Amphenol’s Strong Q1 Earnings Were Not Enough to Hold the Stock Up
Amphenol’s recent fundamentals were strong. On April 29, the company reported Q1 2026 EPS of $1.06, beating the $0.95 consensus by 11.6%. That kept intact an eight-quarter streak of EPS beats, a rare level of consistency even among high-quality industrial technology names.
The company also described the quarter as a record period and highlighted expected first-quarter sales of $6.90 billion to $7.00 billion, up 43% to 45% from the prior-year quarter. Separately, recent coverage noted that Amphenol also raised Q2 guidance. Those are not the numbers of a business in operational trouble.
So why did the stock still fall? Because a great company and a great stock are not always the same thing on the same day. After a strong run and upbeat sentiment, even solid results can become a sell-the-news event when traders decide the good news was already in the price.
That risk was amplified by sentiment. News sentiment on APH has been strongly positive, with a 7-day score of 0.9947 and a 30-day score of 0.983. Ironically, extremely positive sentiment can leave a stock crowded. When everyone is leaning the same way, the exit door gets narrow.
Why Amphenol’s Valuation Leaves APH Vulnerable to Sharp Pullbacks
Valuation is the second key piece of today’s move. APH carries a market cap of $157.35 billion and trades at roughly 39.26x trailing earnings, based on trailing EPS of $3.48. That is a premium multiple for an electronic components company, even one with Amphenol’s execution record.
Premium stocks need clean narratives. Amphenol has earned one through broad end-market exposure, strong execution, and a long history of acquisitions. The company sells connectors, interconnect systems, antennas, cables, busbars, and sensors across communications, harsh environments, and sensor systems. It also serves data centers, automotive, aerospace, defense, industrial, broadband, and mobile markets.
That diversification is a real strength. It gives Amphenol multiple growth lanes instead of a single product bet. Still, premium multiples also create fragility. When a stock is priced for continued smooth execution, even a modest financing headline can trigger a reset in expectations.
The distance from the 52-week high adds context. APH closed at $127.99 versus a 52-week high of $166.71. Even after today’s decline, the stock remains well above its 52-week low of $82.29, which argues against a collapse in the underlying business and more toward a repricing of the stock.
Volume matters because it helps separate a random dip from a real repositioning day. APH traded at 1.9x its 200-day average volume, and reported share volume reached roughly 13.9 million during the session. That is heavy enough to show institutions were involved.

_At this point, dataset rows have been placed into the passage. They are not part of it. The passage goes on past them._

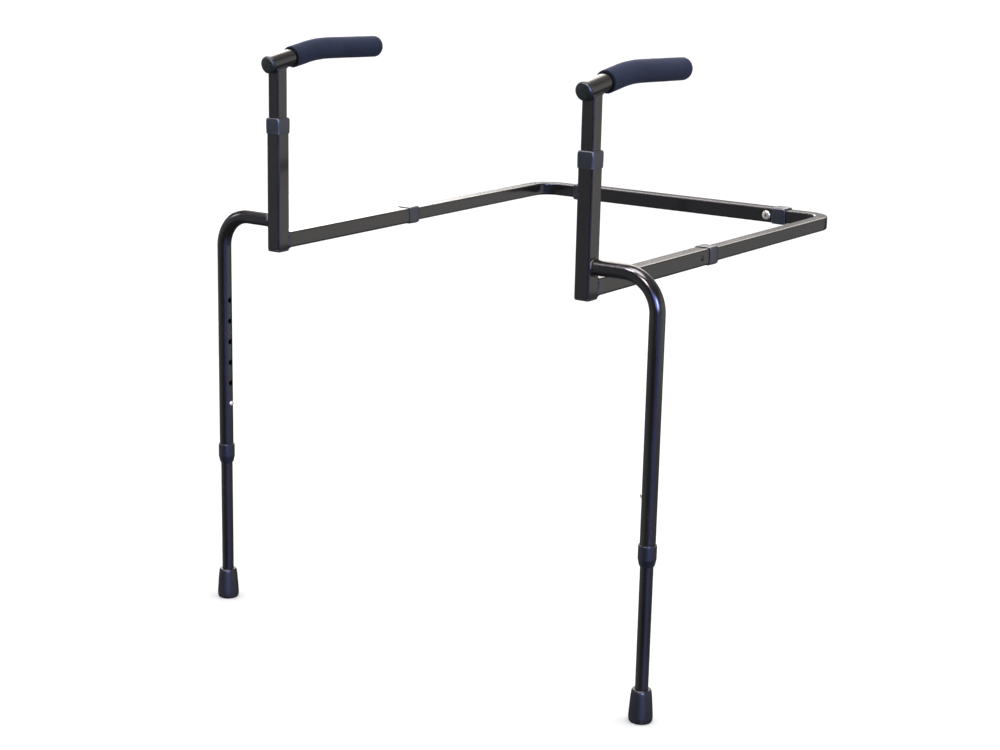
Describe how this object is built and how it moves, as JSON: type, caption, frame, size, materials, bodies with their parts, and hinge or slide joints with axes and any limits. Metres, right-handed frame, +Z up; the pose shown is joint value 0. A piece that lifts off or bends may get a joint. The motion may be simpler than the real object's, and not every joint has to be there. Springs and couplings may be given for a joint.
{
  "type": "toilet safety frame",
  "caption": "Toilet support frame, open at the front: foam-grip handles on square posts, outrigger legs with rubber tips, and telescoping arms to a width-adjusting rear bar",
  "frame": {"origin": "on the floor, under the middle of the whole frame's bounding box", "axes": "+X to the frame's right seen from the front, +Y back along the arms toward the cistern, +Z up"},
  "size_m": [0.7088, 0.653, 0.7806],
  "materials": {
    "rear_sleeve": "gloss black powder coat",
    "post_outer_tube_L": "gloss black powder coat",
    "handle_post_L": "gloss black powder coat",
    "handle_tube_L": "gloss black powder coat",
    "arm_outer_tube_L": "gloss black powder coat",
    "corner_tube_L": "gloss black powder coat",
    "leg_upper_tube_L": "gloss black powder coat",
    "leg_lower_tube_L": "gloss black powder coat",
    "post_collar_L": "satin charcoal moulded plastic",
    "arm_collar_L": "satin charcoal moulded plastic",
    "rear_collar_L": "satin charcoal moulded plastic",
    "leg_collar_L": "satin charcoal moulded plastic",
    "post_bottom_plug_L": "moulded plastic plug",
    "handle_cap_L": "moulded plastic plug",
    "foam_grip_L": "fine closed-cell foam",
    "foot_tip_L": "moulded rubber",
    "post_button_L": "polished nickel plate",
    "leg_button_L": "polished nickel plate",
    "rear_screw_L": "polished nickel plate",
    "arm_button_L": "black oxide",
    "post_spring_L": "spring steel strip",
    "arm_spring_L": "spring steel strip",
    "leg_spring_L": "spring steel strip",
    "rear_nut_L": "zinc plate",
    "foot_washer_L": "zinc plate",
    "post_outer_tube_R": "gloss black powder coat",
    "handle_post_R": "gloss black powder coat",
    "handle_tube_R": "gloss black powder coat",
    "arm_outer_tube_R": "gloss black powder coat",
    "corner_tube_R": "gloss black powder coat",
    "leg_upper_tube_R": "gloss black powder coat",
    "leg_lower_tube_R": "gloss black powder coat",
    "post_collar_R": "satin charcoal moulded plastic",
    "arm_collar_R": "satin charcoal moulded plastic",
    "rear_collar_R": "satin charcoal moulded plastic",
    "leg_collar_R": "satin charcoal moulded plastic",
    "post_bottom_plug_R": "moulded plastic plug",
    "handle_cap_R": "moulded plastic plug",
    "foam_grip_R": "fine closed-cell foam",
    "foot_tip_R": "moulded rubber",
    "post_button_R": "polished nickel plate",
    "leg_button_R": "polished nickel plate",
    "rear_screw_R": "polished nickel plate",
    "arm_button_R": "black oxide",
    "post_spring_R": "spring steel strip",
    "arm_spring_R": "spring steel strip",
    "leg_spring_R": "spring steel strip",
    "rear_nut_R": "zinc plate",
    "foot_washer_R": "zinc plate"
  },
  "bodies": {
    "rear_bar": {"rear_sleeve": "rear_sleeve", "rear_collar_L": "rear_collar_L", "rear_collar_R": "rear_collar_R", "rear_nut_L": "rear_nut_L", "rear_nut_R": "rear_nut_R"},
    "rear_screw_L": {"rear_screw_L": "rear_screw_L"},
    "corner_L": {"corner_tube_L": "corner_tube_L", "arm_spring_L": "arm_spring_L"},
    "arm_button_L": {"arm_button_L": "arm_button_L"},
    "side_L": {"post_outer_tube_L": "post_outer_tube_L", "post_bottom_plug_L": "post_bottom_plug_L", "post_collar_L": "post_collar_L", "arm_outer_tube_L": "arm_outer_tube_L", "arm_collar_L": "arm_collar_L", "leg_upper_tube_L": "leg_upper_tube_L", "leg_collar_L": "leg_collar_L"},
    "handle_L": {"handle_post_L": "handle_post_L", "handle_tube_L": "handle_tube_L", "foam_grip_L": "foam_grip_L", "handle_cap_L": "handle_cap_L", "post_spring_L": "post_spring_L"},
    "post_button_L": {"post_button_L": "post_button_L"},
    "leg_L": {"leg_lower_tube_L": "leg_lower_tube_L", "foot_tip_L": "foot_tip_L", "foot_washer_L": "foot_washer_L", "leg_spring_L": "leg_spring_L"},
    "leg_button_L": {"leg_button_L": "leg_button_L"},
    "rear_screw_R": {"rear_screw_R": "rear_screw_R"},
    "corner_R": {"corner_tube_R": "corner_tube_R", "arm_spring_R": "arm_spring_R"},
    "arm_button_R": {"arm_button_R": "arm_button_R"},
    "side_R": {"post_outer_tube_R": "post_outer_tube_R", "post_bottom_plug_R": "post_bottom_plug_R", "post_collar_R": "post_collar_R", "arm_outer_tube_R": "arm_outer_tube_R", "arm_collar_R": "arm_collar_R", "leg_upper_tube_R": "leg_upper_tube_R", "leg_collar_R": "leg_collar_R"},
    "handle_R": {"handle_post_R": "handle_post_R", "handle_tube_R": "handle_tube_R", "foam_grip_R": "foam_grip_R", "handle_cap_R": "handle_cap_R", "post_spring_R": "post_spring_R"},
    "post_button_R": {"post_button_R": "post_button_R"},
    "leg_R": {"leg_lower_tube_R": "leg_lower_tube_R", "foot_tip_R": "foot_tip_R", "foot_washer_R": "foot_washer_R", "leg_spring_R": "leg_spring_R"},
    "leg_button_R": {"leg_button_R": "leg_button_R"}
  },
  "joints": [
    {"name": "rear_screw_turn_L", "type": "hinge", "parent": "rear_bar", "child": "rear_screw_L", "pos_m": [-0.15, 0.30404, 0.521], "axis": [0, -1, 0], "continuous": true},
    {"name": "width_slide_L", "type": "slide", "parent": "rear_bar", "child": "corner_L", "axis": [-1, 0, 0], "range_m": [-0.025, 0.05]},
    {"name": "arm_button_press_L", "type": "slide", "parent": "corner_L", "child": "arm_button_L", "axis": [1, 0, 0], "range_m": [0, 0.0029], "deforming": ["arm_spring_L"]},
    {"name": "arm_slide_L", "type": "slide", "parent": "corner_L", "child": "side_L", "axis": [0, -1, 0], "range_m": [0, 0.05], "deforming": ["arm_button_L"]},
    {"name": "handle_slide_L", "type": "slide", "parent": "side_L", "child": "handle_L", "axis": [0, 0, 1], "range_m": [-0.029, 0.058], "deforming": ["post_button_L"]},
    {"name": "post_button_press_L", "type": "slide", "parent": "handle_L", "child": "post_button_L", "axis": [0, -1, 0], "range_m": [0, 0.0043], "deforming": ["post_spring_L"]},
    {"name": "leg_slide_L", "type": "slide", "parent": "side_L", "child": "leg_L", "axis": [0, 0, 1], "range_m": [0, 0.145], "deforming": ["leg_button_L"]},
    {"name": "leg_button_press_L", "type": "slide", "parent": "leg_L", "child": "leg_button_L", "axis": [-1, 0, 0], "range_m": [0, 0.0045], "deforming": ["leg_spring_L"]},
    {"name": "rear_screw_turn_R", "type": "hinge", "parent": "rear_bar", "child": "rear_screw_R", "pos_m": [0.15, 0.30404, 0.521], "axis": [0, -1, 0], "continuous": true},
    {"name": "width_slide_R", "type": "slide", "parent": "rear_bar", "child": "corner_R", "axis": [1, 0, 0], "range_m": [-0.025, 0.05]},
    {"name": "arm_button_press_R", "type": "slide", "parent": "corner_R", "child": "arm_button_R", "axis": [-1, 0, 0], "range_m": [0, 0.0029], "deforming": ["arm_spring_R"]},
    {"name": "arm_slide_R", "type": "slide", "parent": "corner_R", "child": "side_R", "axis": [0, -1, 0], "range_m": [0, 0.05], "deforming": ["arm_button_R"]},
    {"name": "handle_slide_R", "type": "slide", "parent": "side_R", "child": "handle_R", "axis": [0, 0, 1], "range_m": [-0.029, 0.058], "deforming": ["post_button_R"]},
    {"name": "post_button_press_R", "type": "slide", "parent": "handle_R", "child": "post_button_R", "axis": [0, -1, 0], "range_m": [0, 0.0043], "deforming": ["post_spring_R"]},
    {"name": "leg_slide_R", "type": "slide", "parent": "side_R", "child": "leg_R", "axis": [0, 0, 1], "range_m": [0, 0.145], "deforming": ["leg_button_R"]},
    {"name": "leg_button_press_R", "type": "slide", "parent": "leg_R", "child": "leg_button_R", "axis": [1, 0, 0], "range_m": [0, 0.0045], "deforming": ["leg_spring_R"]}
  ]
}
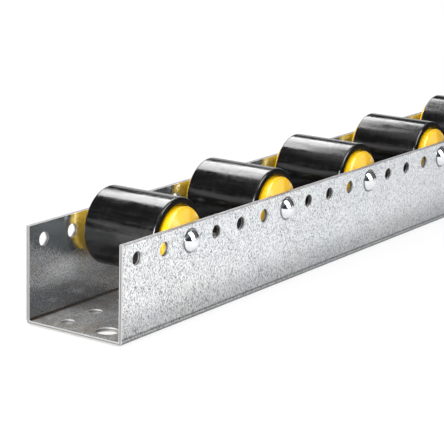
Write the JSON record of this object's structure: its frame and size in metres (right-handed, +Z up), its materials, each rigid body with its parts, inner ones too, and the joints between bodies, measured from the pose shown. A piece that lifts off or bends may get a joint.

For shorter-term traders, that raises the odds that today was a reset day tied to financing news and post-earnings profit taking, not just a drift lower. For longer-term investors, the more useful question is whether the selloff changes the business case. Based on the facts in hand, it does not. Amphenol still has record results, an 8-for-8 beat streak, broad end-market exposure, and analyst support with a consensus target of $180.89.
Still, the stock is not cheap. That means the actionable takeaway is discipline, not blind dip buying. Investors looking at APH after today’s drop should weigh the company’s strong operating record against a valuation that still assumes durable growth and clean execution.
Amphenol (APH) drops today because a premium stock met a financing headline at a moment when expectations were already high. The business still looks strong, but the market spent Friday marking down the multiple, not the franchise.
APH is down after a sharp reversal on heavy volume, with investors likely reacting to Amphenol’s new euro debt issuance and taking profits after a strong run. The stock’s premium valuation also made it vulnerable to a quick repricing.
+Should I buy APH stock now?
The business remains strong, but the stock is still expensive, so this is not an obvious bargain. Long-term investors may want to wait for a better entry point rather than chase the dip.
+Did Amphenol miss earnings?
No. Amphenol reported Q1 2026 EPS of $1.06, above the $0.95 consensus, extending its streak of earnings beats. Today’s decline was driven by market positioning and valuation, not a weak quarter.
+Is today’s APH selloff a sign of business trouble?
No, the selloff looks more like a stock repricing than a fundamental problem. Amphenol still has strong results, broad end-market exposure, and analyst support, but the market is marking down the multiple.